Tenaga medis Indonesia melihat kejadian ini sangat terpukul dan nyaris tidak mempunyai harapan lagi untuk berjuang demi melawan Covid-19 ini. Sekarang terserah masyarakat mau berbuat apa saja Terserah pemerintah mau membuat dan mencabut kebijakan sesuai dengan maunya. Indonesia dalam darurat kesehatan. Ini menjadi masalah yang serius ketika para tenaga medis yang menjadi garda terdepan bangsa telah lelah dan angkat tangan dalam kejadian ini. Tentunya hal ini dapat menimbulkan dampak yang besar khususnya dalam hal penanganan pasien Covid-19. Selain itu, juga dapat membahayakan mental dan psikis dari para tenaga medis yang dapat menurunkan imunitasnya. Sehingga para tenaga medis bukan hanya terancam terinfeksi Covid-19, tetapi juga terancam penyakit jiwa.
Bertepatan dengan hari Kebangkitan Nasional, kejadian ini seharusnya menjadi momentum dalam perbaikan dan persatuan komitmen bersama dalam memerangi dan memutus mata rantai penyebaran Covid-19. Bukan hanya tenaga medis yang harus bangkit dan semangat melawan Covid-19, namun masyarakat dan pemerintah juga harus bangkit melawan keegoisan dan kembali melaksanakan aturan protokol kesehatan. Sehingga ketiga elemen ini saling bersinergi dan berkomitmen dalam melawan Covid-19. Inilah yang seharusnya dilakukan yang merupakan penerus dari cita-cita perjuangan bangsa. Kebangkitan Nasional tidak perlu kita rayakan sebagaimana mestinya. Namun khusus pada masa pandemi ini, Kebangkitan Nasional kita rayakan untuk kembali semangat melawan Covid-19 dan kita juga persembahkan kepada para tenaga medis kita agar tetap bangkit dan semangat dalam menjalankan tugas mulia ini. Kebangkitan Nasional harus bisa merubah kembali keadaan sebagaimana dahulu para pejuang kita merubaha bangsa ini. Sehingga tidak ada lagi kata “#Indonesia Terserah”, namun haruslah “INDONESIA BISA”.

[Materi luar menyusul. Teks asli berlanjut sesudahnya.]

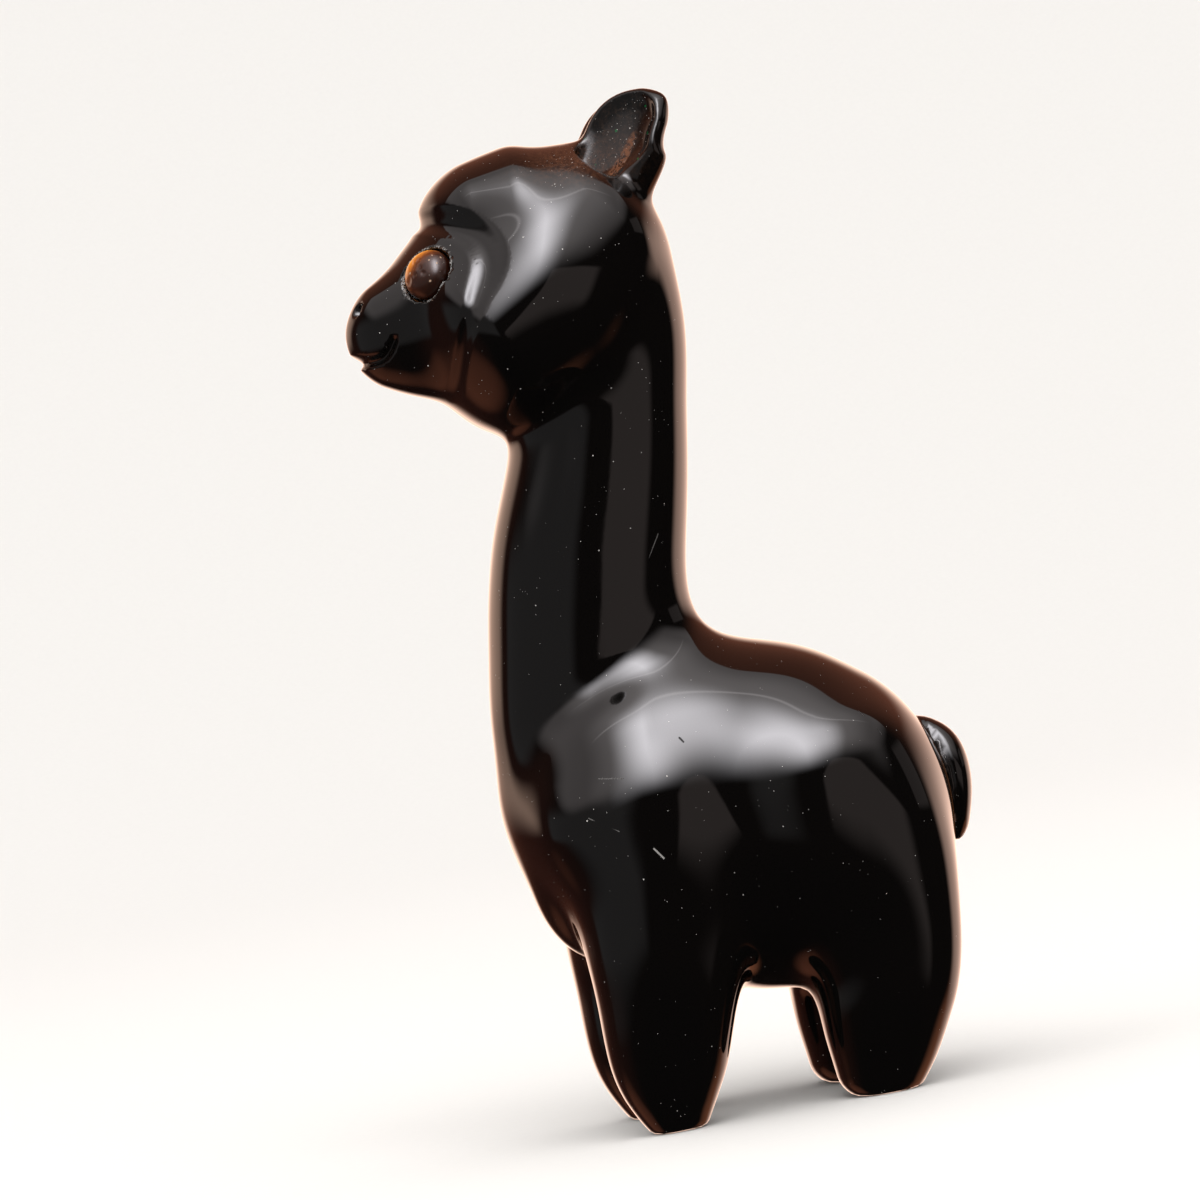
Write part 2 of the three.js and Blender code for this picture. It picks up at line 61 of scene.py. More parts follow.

Marilah kita sama-sama mewujudkan “Indonesia Bisa” dalam momentum Kebangkitan Nasional Indonesia di tahun 2020 ini. Tidak ada kata menyerah selagi kita bisa dan mau berusaha. Tetap saling menyemangati satu sama lain. Genggam erat perjuangan kita dalam melawan Covid-19. Yakinlah bahwa segala niat baik kita akan memperoleh balasannya dari allah swt. Marilah kita lebih menghargai pahlawan garda terdepan kita dalam menangani Covid-19 ini dengan tetap mematuhi aturan protokol kesehatan. Tidak boleh ada kata menyerah, karena kita yakin “Indonesia Bisa”.